An Afghan security force member exchanges fire with Taliban militants after U.S. forces conducted an airstrike in Kandahar city, capital of Kandahar province, southern Afghanistan.
An Afghan security force member exchanges fire with Taliban militants after U.S. forces conducted an airstrike in Kandahar city, capital of Kandahar province, southern Afghanistan.
Taliban fighters stand guard at a checkpoint in Kunduz city, northern Afghanistan, on Monday.
Taliban fighters stand guard at a checkpoint in Kunduz city, northern Afghanistan, on Monday.

US diplomats continue to express hope that the peace process will bear fruit. That the Taliban representatives they are talking with in Doha — an older, perhaps externally softer group of elders — intend to alter the raging march to victory of their younger fighters. Critics have scorned this hope and dubbed the negotiations a sham, while some point out it remains wise to keep the door to talks open for any occasion down the line.

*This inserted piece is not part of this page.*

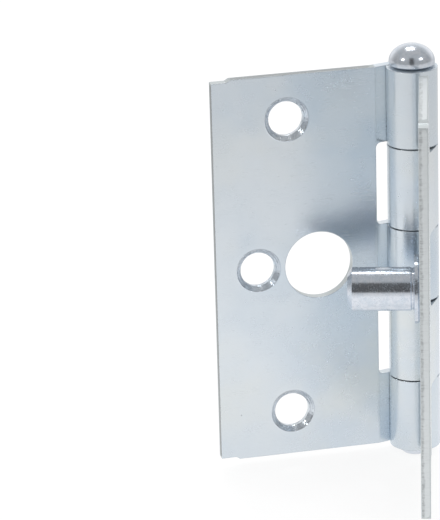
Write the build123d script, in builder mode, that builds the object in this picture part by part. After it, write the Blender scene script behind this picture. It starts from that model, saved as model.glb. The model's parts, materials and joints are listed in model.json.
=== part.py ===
from build123d import *
from math import acos, atan2, degrees, hypot, sqrt
import os

# Steel butt hinge with a loose pin and a locking stud. Each leaf is one punched and rolled sheet.
# The origin is on the back of the frame leaf, midway between its two outer screw holes. +Z runs up
# the pin, +Y goes into the door frame, and the pin lies on the +X side of the frame leaf.

# Leaves
leaf_height = 76.0  # along the pin
leaf_width = 38.3  # pin axis to free edge
sheet = 1.8
closed_gap = 2.7  # between the leaves when the door is shut
open_angle = 73.5  # between the leaves as they stand

# Knuckles, from the bottom: frame, door, frame, door, frame
pin_radius = 3.0
pin_play = 0.05  # all round the pin
bottom_knuckle = 14.4
door_knuckle = 16.05
middle_knuckle = 14.45
knuckle_gap = 0.25  # between one knuckle and the next
roll_gap = 0.1  # between the end of the roll and the sheet that it meets
notch_clearance = 1.9  # from the other leaf's knuckle to the bottom of its notch
notch_corner = 1.0

# Neck: the sheet leaves the barrel straight, at a slant, and one bend turns it into the plate
bend_from_pin = 7.0
bend_radius = 1.8

# Shear steps at the corners of the free edge
step_width = 3.6
step_depth = 0.45
step_slope = 0.7  # of that width, where the edge slants down

# Screw holes
screw_from_pin = 24.0
screw_spacing = 58.7
screw_hole_radius = 3.35
countersink_radius = 4.2
countersink_angle = 90.0

# Locking stud and the hole that it swings into
stud_from_pin = 17.7
hole_from_pin = 18.3
stud_radius = 4.1
stud_reach = 13.5  # from the leaf's face to the tip
swing_clearance = 0.35  # between the stud's corner and the far edge of the hole, as the door shuts
hole_web = 1.0  # between that hole and the middle screw's countersink
tip_length = 0.85
tip_taper = 1.2
flange_radius = 6.45
flange_foot = 0.35  # the bevel beside the leaf
flange_rim = 1.0  # thickness at the rim
flange_thickness = 1.3  # thickness at the stud
groove_width = 0.25
groove_depth = 0.2
rivet_radius = 2.6
rivet_flare = 0.8  # how much wider the rivet is at the back of the leaf
rivet_play = 0.02

# Pin head and tip
head_seat = 0.45  # how far the head's underside stands out from the pin
head_overhang = 1.35  # the same at the head's rim
head_lip_height = 0.45  # from the barrel's top to the rim's lower edge
head_lip_chamfer = 0.15
head_rim_height = 1.0  # from the barrel's top to the rim's upper edge
head_dome_height = 3.35
pin_tip = 1.7  # that stands out of the bottom knuckle
pin_tip_chamfer = 0.6

bore_radius = pin_radius + pin_play
barrel_radius = bore_radius + sheet
notch_depth = barrel_radius + notch_clearance
face_offset = closed_gap / 2  # pin axis to a leaf's inner face
pin_x = screw_from_pin
pin_y = -(face_offset + sheet)
bottom = -leaf_height / 2
top = leaf_height / 2

# The roll starts where the slant touches it, and goes on until its outer corner nearly meets the slant
plate_offset = face_offset + sheet / 2
centre_radius = bore_radius + sheet / 2  # middle line of the rolled sheet
touch_angle = acos(centre_radius / hypot(bend_from_pin, plate_offset))
roll_start = degrees(atan2(plate_offset, bend_from_pin) + touch_angle)
roll_sweep = 360 - degrees(acos((bore_radius - roll_gap) / barrel_radius))

# The hole ends just outside the circle that the stud's corner runs on
stud_swing = hypot(stud_from_pin + stud_radius, stud_reach - tip_length - face_offset)
stud_hole_radius = stud_swing + swing_clearance - hole_from_pin
middle_screw_from_pin = hole_from_pin + stud_hole_radius + hole_web + countersink_radius

# Heights of the seams between the knuckles
seams = [bottom + bottom_knuckle]
for length in (door_knuckle, middle_knuckle, door_knuckle):
    seams.append(seams[-1] + length)


def across_pin(turn, height=0.0):
    """A level plane centred on the pin, with its x axis along a leaf turned by this much."""
    along_leaf = Vector(-1, 0, 0).rotate(Axis.Z, turn)
    return Plane(origin=(pin_x, pin_y, height), x_dir=along_leaf, z_dir=(0, 0, 1))


def on_inner_face(turn, back, from_pin=0.0):
    """The inner face of a leaf at half height: x runs away from the pin and z points out of the face."""
    level = across_pin(turn)
    return Plane(
        origin=level.from_local_coords((from_pin, back * face_offset, 0)),
        x_dir=level.x_dir,
        z_dir=-back * level.y_dir,
    )


def rolled_leaf(turn, back, notches):
    """One leaf: back is +1 or -1, the side that it is fixed by, and notches are (low, high) pairs."""
    face = on_inner_face(turn, back)
    up = 1 if face.y_dir.Z > 0 else -1  # which way the face's own y axis runs
    touch = Vector(centre_radius, 0).rotate(Axis.Z, back * roll_start)
    with BuildPart() as leaf:
        # The middle line of the sheet, from the free edge to the end of the roll
        with BuildSketch(across_pin(turn, bottom)):
            with BuildLine():
                FilletPolyline(
                    (leaf_width, back * plate_offset),
                    (bend_from_pin, back * plate_offset),
                    touch,
                    radius=bend_radius,
                )
                CenterArc((0, 0), centre_radius, back * roll_start, back * roll_sweep)
            trace(line_width=sheet)
        extrude(amount=leaf_height)
        # Notches for the other leaf's knuckles
        with BuildSketch(face):
            for low, high in notches:
                with Locations((0, up * (low + high) / 2)):
                    RectangleRounded(2 * notch_depth, high - low, notch_corner)
        extrude(amount=2 * barrel_radius, both=True, mode=Mode.SUBTRACT)
        # Shear steps at the two corners of the free edge
        with BuildSketch(face):
            with Locations((leaf_width, bottom), (leaf_width, top)):
                Polygon(
                    (-step_width, 0),
                    (step_slope - step_width, step_depth),
                    (step_width, step_depth),
                    (step_width, -step_depth),
                    (step_slope - step_width, -step_depth),
                    align=None,
                )
        extrude(amount=-sheet, mode=Mode.SUBTRACT)
        # Screw holes
        with Locations(face):
            with Locations(
                (screw_from_pin, screw_spacing / 2),
                (screw_from_pin, -screw_spacing / 2),
                (middle_screw_from_pin, 0),
            ):
                CounterSinkHole(
                    radius=screw_hole_radius,
                    counter_sink_radius=countersink_radius,
                    counter_sink_angle=countersink_angle,
                    depth=sheet,
                )
    return leaf.part


# Frame leaf: top, middle and bottom knuckles, and the hole that the stud locks into
half_gap = knuckle_gap / 2
frame_notches = [
    (seams[0] - half_gap, seams[1] + half_gap),
    (seams[2] - half_gap, seams[3] + half_gap),
]
with BuildPart() as frame_leaf:
    add(rolled_leaf(0, -1, frame_notches))
    with Locations(on_inner_face(0, -1, hole_from_pin)):
        Hole(radius=stud_hole_radius, depth=sheet)
frame_leaf.part.label = "frame_leaf"

# Door leaf: the two knuckles between, and a hole flared at the back for the stud's rivet
door_notches = [
    (seams[3] - half_gap, top + notch_depth),
    (seams[1] - half_gap, seams[2] + half_gap),
    (bottom - notch_depth, seams[0] + half_gap),
]
stud_base = on_inner_face(open_angle, 1, stud_from_pin)
stud_axis = Axis(stud_base.origin, stud_base.z_dir)
stud_section = Plane(origin=stud_base.origin, x_dir=stud_base.x_dir, z_dir=-stud_base.y_dir)
rivet_hole_radius = rivet_radius + rivet_play
with BuildPart() as door_leaf:
    add(rolled_leaf(open_angle, 1, door_notches))
    with BuildSketch(stud_section):
        Polygon(
            (0, 0),
            (rivet_hole_radius, 0),
            (rivet_hole_radius, -sheet + rivet_flare),
            (rivet_hole_radius + rivet_flare, -sheet),
            (0, -sheet),
            align=None,
        )
    revolve(axis=stud_axis, mode=Mode.SUBTRACT)
door_leaf.part.label = "door_leaf"

# Locking stud: turned, with a coned flange on the leaf's face and its shank riveted into the leaf
groove_end = flange_thickness + groove_width
groove_radius = stud_radius - groove_depth
with BuildPart() as security_stud:
    with BuildSketch(stud_section):
        Polygon(
            (0, -sheet),
            (rivet_radius + rivet_flare, -sheet),
            (rivet_radius, -sheet + rivet_flare),
            (rivet_radius, 0),
            (flange_radius - flange_foot, 0),
            (flange_radius, flange_foot),
            (flange_radius, flange_rim),
            (groove_radius, flange_thickness),
            (groove_radius, groove_end),
            (stud_radius, groove_end + groove_depth),
            (stud_radius, stud_reach - tip_length),
            (stud_radius - tip_taper, stud_reach),
            (0, stud_reach),
            align=None,
        )
    revolve(axis=stud_axis)
security_stud.part.label = "security_stud"

# Loose pin: turned, with a domed head that sits on the top knuckle
head_radius = pin_radius + head_overhang
lip_height = top + head_lip_height
rim_height = top + head_rim_height
crown = rim_height + head_dome_height
tip_end = bottom - pin_tip
with BuildPart() as hinge_pin:
    with BuildSketch(Plane(origin=(pin_x, pin_y, 0), x_dir=(1, 0, 0), z_dir=(0, -1, 0))):
        with BuildLine():
            Polyline(
                (0, crown),
                (0, tip_end),
                (pin_radius - pin_tip_chamfer, tip_end),
                (pin_radius, tip_end + pin_tip_chamfer),
                (pin_radius, top),
                (pin_radius + head_seat, top),
                (head_radius - head_lip_chamfer, lip_height),
                (head_radius, lip_height + head_lip_chamfer),
                (head_radius, rim_height),
            )
            # A quarter of an ellipse
            Bezier((head_radius, rim_height), (head_radius, crown), (0, crown), weights=(1, sqrt(0.5), 1))
        make_face()
    revolve(axis=Axis((pin_x, pin_y, 0), (0, 0, 1)))
hinge_pin.part.label = "hinge_pin"

os.makedirs("parts", exist_ok=True)
export_step(frame_leaf.part, "parts/frame_leaf.step")
export_step(door_leaf.part, "parts/door_leaf.step")
export_step(hinge_pin.part, "parts/hinge_pin.step")
export_step(security_stud.part, "parts/security_stud.step")
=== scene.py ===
import json
import math
import bpy
from mathutils import Matrix, Vector


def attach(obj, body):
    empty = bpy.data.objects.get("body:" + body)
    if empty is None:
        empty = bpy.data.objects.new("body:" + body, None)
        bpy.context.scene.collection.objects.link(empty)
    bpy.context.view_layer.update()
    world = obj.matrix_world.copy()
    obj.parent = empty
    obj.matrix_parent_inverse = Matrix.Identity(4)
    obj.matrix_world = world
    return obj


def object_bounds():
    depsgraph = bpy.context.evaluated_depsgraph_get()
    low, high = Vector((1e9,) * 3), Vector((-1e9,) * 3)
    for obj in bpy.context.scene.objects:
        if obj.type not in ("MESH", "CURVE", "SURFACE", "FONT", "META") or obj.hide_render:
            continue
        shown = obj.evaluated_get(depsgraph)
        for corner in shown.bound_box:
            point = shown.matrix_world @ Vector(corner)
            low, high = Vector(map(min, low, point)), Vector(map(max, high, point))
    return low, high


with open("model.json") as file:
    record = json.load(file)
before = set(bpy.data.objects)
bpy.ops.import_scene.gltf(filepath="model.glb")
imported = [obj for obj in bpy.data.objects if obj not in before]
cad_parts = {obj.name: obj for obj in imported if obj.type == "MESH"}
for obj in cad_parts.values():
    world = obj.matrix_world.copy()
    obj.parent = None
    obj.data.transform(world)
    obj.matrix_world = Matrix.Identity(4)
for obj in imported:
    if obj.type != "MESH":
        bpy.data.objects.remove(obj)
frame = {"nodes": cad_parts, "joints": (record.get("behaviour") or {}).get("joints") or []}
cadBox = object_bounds()
print("frame loaded", sorted(frame["nodes"]))

mm = 0.001
swing = next(j for j in frame["joints"] if j["name"] == "leaf_swing")
pinFoot = Vector(swing["pos_m"])  # on the pin's axis at half height
shutTurn = -swing["range_deg"][0]  # degrees from the frame leaf to the door leaf, as they stand
floorHeight = cadBox[0].z

# Both leaves come from one blank; millimetres from the pin's axis, at half height
blank = {
    "freeEdge": 38.3,
    "innerFace": 1.35,
    "backFace": 3.15,
    "halfHeight": 38.0,
    "stepHeight": 0.45,  # what the shear took off each corner
    "stepWidth": 3.6,
    "flatStart": 7.4,
    "screws": ((24.0, 29.35), (24.0, -29.35), (30.1, 0.0)),
    "screwRadius": 3.35,
    "sinkRadius": 4.2,
}


# Shader helpers

class Socket:
    # One node output that takes part in ordinary arithmetic
    def __init__(self, graph, out):
        self.graph = graph
        self.out = out

    def maths(self, operation, a, b):
        return self.graph.node("ShaderNodeMath", {"operation": operation}, {0: a, 1: b})

    def __add__(self, other):
        return self.maths("ADD", self, other)

    def __radd__(self, other):
        return self.maths("ADD", other, self)

    def __sub__(self, other):
        return self.maths("SUBTRACT", self, other)

    def __rsub__(self, other):
        return self.maths("SUBTRACT", other, self)

    def __mul__(self, other):
        return self.maths("MULTIPLY", self, other)

    def __rmul__(self, other):
        return self.maths("MULTIPLY", other, self)

    def __abs__(self):
        return self.maths("ABSOLUTE", self, 0.0)

    def least(self, other):
        return self.maths("MINIMUM", self, other)

    def most(self, other):
        return self.maths("MAXIMUM", self, other)

    def sine(self):
        return self.maths("SINE", self, 0.0)


class Graph:
    def __init__(self, tree):
        self.tree = tree
        self.tree.nodes.clear()

    def node(self, kind, settings=None, inputs=None, output=0):
        made = self.tree.nodes.new(kind)
        for name, value in (settings or {}).items():
            setattr(made, name, value)
        for name, value in (inputs or {}).items():
            if isinstance(value, Socket):
                self.tree.links.new(value.out, made.inputs[name])
            else:
                made.inputs[name].default_value = value
        if not made.outputs:
            return made
        return Socket(self, made.outputs[output])

    def mixColour(self, factor, a, b):
        return self.node("ShaderNodeMix", {"data_type": "RGBA"}, {0: factor, 6: a, 7: b}, 2)

    def smooth(self, value, low, high):
        # 0 below low, 1 above high, and a soft step between
        settings = {"interpolation_type": "SMOOTHSTEP"}
        inputs = {"Value": value, "From Min": low, "From Max": high}
        return self.node("ShaderNodeMapRange", settings, inputs)

    def noise(self, vector, size, detail=2.0, roughness=0.5):
        inputs = {"Vector": vector, "Scale": 1 / size, "Detail": detail, "Roughness": roughness}
        return self.node("ShaderNodeTexNoise", None, inputs)

    def placed(self, vector, location=(0, 0, 0), rotation=(0, 0, 0), scale=(1, 1, 1)):
        inputs = {"Vector": vector, "Location": location, "Rotation": rotation, "Scale": scale}
        return self.node("ShaderNodeMapping", None, inputs)

    def distance(self, vector, point):
        return self.node("ShaderNodeVectorMath", {"operation": "DISTANCE"}, {0: vector, 1: point}, 1)

    def part(self, vector, axis):
        return self.node("ShaderNodeSeparateXYZ", None, {"Vector": vector}, "XYZ".index(axis))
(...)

Regardless of who is right, it is startling to see the US, after so long wielding extraordinary might daily in Afghanistan, reduced to pleading for a peaceful settlement. The hope the 2021 Taliban had learned — from their period in power as a pariah in the 1990s — that they need international aid to keep the country afloat, still underpins a lot of US diplomacy. That can only seem more misguided after Sunday’s rejection of any possible ceasefire by the Taliban. They seem to want victory, and little else.

So what next? This is already shaping up to be a terrifying summer for millions of Afghans. The less optimistic Afghan voices I heard during an April trip conceded they might, if the summer months went badly, lose parts of the country. They admitted they might see the Taliban return to the territory of Afghanistan and then use this partial “emirate” — as the militants like to dub the areas they control — to begin to negotiate with added legitimacy. But the cities they are pressuring, or have taken, are beginning to form a circle around Kabul.

Photo taken on August 4 shows the site of a car bomb in Kabul, capital of Afghanistan.
Photo taken on August 4 shows the site of a car bomb in Kabul, capital of Afghanistan.

The capital — home to possibly as many as 6 million people, with all the money, arms and security that 20 years of billions of American dollars can buy — does not seem vulnerable to a Taliban takeover thus far. It would be a steep challenge for the insurgents to stroll into the city, caught as it is in a hilltop bowl, with the same ease with which the Northern Alliance expelled them back in 2001. But the Taliban have proven how penetrable Kabul is to them in the past week, by assassinating government spokesmen, a local official and even prison prosecutors.

Similar lurches forwards by the insurgency have paused before. It is also possible Afghan security forces will see success in the key city of Lashkar Gah in Helmand province, and find a bottom line that they are able to hold.

But it is the broad look of consternation and confusion from Western officials about how to respond that must give the insurgency the greatest succor. After more than a dozen years of repeating the same talking points that rested on what they thought was a flawless strategy, the West is truly unsure what to say. Plea for peace, threaten more airpower, or insist the main cities will hold?

The sort of society that Western money bought for allied Afghans was often corrupt, unfair and at times undemocratic. Yet what comes next is palpably worse still. Warlordism risks filling the gap between government collapse and insurgent domination. The Taliban are showing their old, ugly face.

UNICEF drew attention last week to the flogging of a 12-year-old boy in Faryab by “a member of an anti-government element. There have been several reports of insurgents killing government loyal officials. The Taliban’s open, English-speaking spokesman, Suhail Shaheen, often decries such brutality. But that does not stop it happening.

At least 27 children have been killed and 136 injured during the past 72 hours in Afghanistan, the United Nations Children’s Emergency Fund (UNICEF) said in a statement Monday. “These atrocities are evidence of the brutal nature and scale of violence in Afghanistan which preys on already vulnerable children,” it added.

Another threat, as security collapses, is the return of the reason the US went there in the first place: terrorism. Al Qaeda are doing well, Afghan officials have told me, and there are said to be thousands of loosely affiliated foreign fighters on the battlefield.

A “24-7 hype party” is how Rita Katz, head of extremist monitoring group SITE, described al Qaeda social media channels. “In some ways, it feels like the earlier days of the Syria Civil War amid Nusra Front’s victories — except now on a completely different scale, given the Taliban’s horrifying momentum,” Katz tweeted.

History has repeated itself so many times already for Afghans, they are beyond farce now. The enduring question of the next months is whether the West — faced with the discomfort of the apparently inevitable happening — decides to change course, if it is not too late.